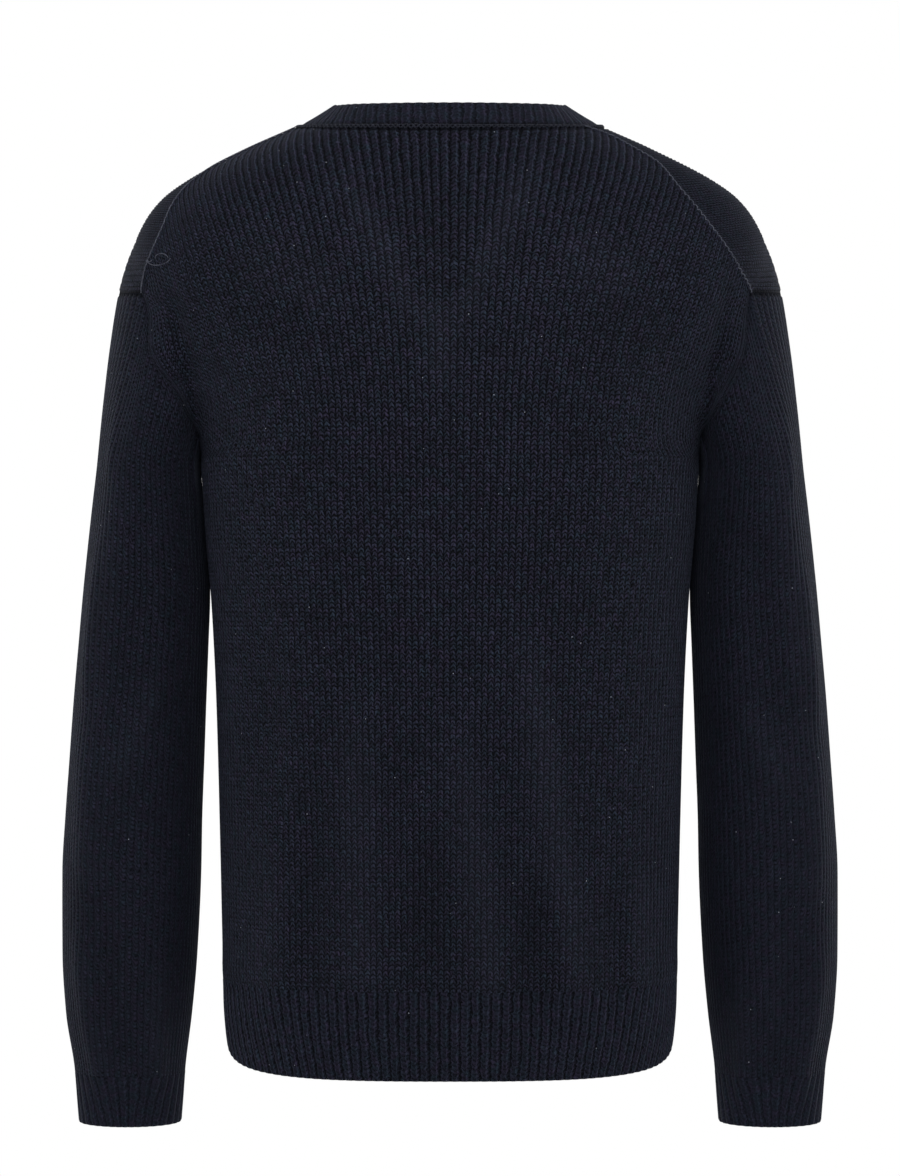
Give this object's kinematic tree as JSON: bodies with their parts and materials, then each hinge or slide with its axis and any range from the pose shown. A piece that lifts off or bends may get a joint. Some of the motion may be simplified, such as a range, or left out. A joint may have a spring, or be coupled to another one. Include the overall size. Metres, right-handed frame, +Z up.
{
  "type": "v-neck sweater",
  "caption": "Navy knitted v-neck sweater, filled out as worn and hollow, with dropped shoulders, long sleeves and ribbed neckband, cuffs and hem.",
  "frame": {"origin": "between the wearer's shoulders, at the level of the seam between the sides of the neck and the neckband", "axes": "+Z up, -Y out of the front, +Y out of the back, +X towards the wearer's left sleeve"},
  "size_m": [0.5572, 0.2525, 0.7303],
  "materials": {
    "plain_knit": "matt plain knit in navy yarn",
    "ribbed_knit": "matt one-by-one rib in navy yarn"
  },
  "bodies": {
    "root": {"back_panel": "plain_knit", "front_panel": "plain_knit", "sleeve_left": "plain_knit", "sleeve_right": "plain_knit", "hem_rib_back": "ribbed_knit", "hem_rib_front": "ribbed_knit", "cuff_left": "ribbed_knit", "cuff_right": "ribbed_knit", "neckband": "ribbed_knit"}
  },
  "joints": []
}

---*---

What you will do
Give back each line above precisely as it stands.

Solution for this exercise
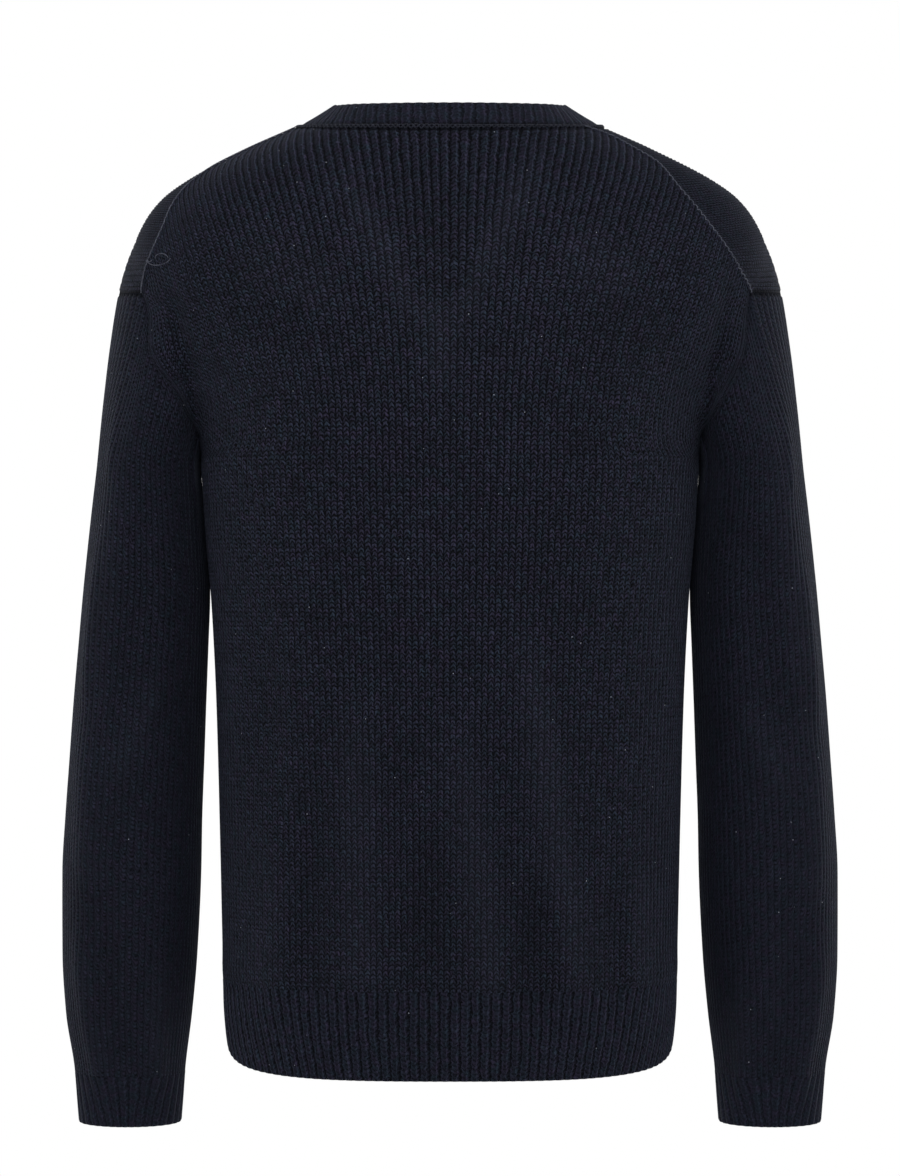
Give this object's kinematic tree as JSON: bodies with their parts and materials, then each hinge or slide with its axis and any range from the pose shown. A piece that lifts off or bends may get a joint. Some of the motion may be simplified, such as a range, or left out. A joint may have a spring, or be coupled to another one. Include the overall size. Metres, right-handed frame, +Z up.
{
  "type": "v-neck sweater",
  "caption": "Navy knitted v-neck sweater, filled out as worn and hollow, with dropped shoulders, long sleeves and ribbed neckband, cuffs and hem.",
  "frame": {"origin": "between the wearer's shoulders, at the level of the seam between the sides of the neck and the neckband", "axes": "+Z up, -Y out of the front, +Y out of the back, +X towards the wearer's left sleeve"},
  "size_m": [0.5572, 0.2525, 0.7303],
  "materials": {
    "plain_knit": "matt plain knit in navy yarn",
    "ribbed_knit": "matt one-by-one rib in navy yarn"
  },
  "bodies": {
    "root": {"back_panel": "plain_knit", "front_panel": "plain_knit", "sleeve_left": "plain_knit", "sleeve_right": "plain_knit", "hem_rib_back": "ribbed_knit", "hem_rib_front": "ribbed_knit", "cuff_left": "ribbed_knit", "cuff_right": "ribbed_knit", "neckband": "ribbed_knit"}
  },
  "joints": []
}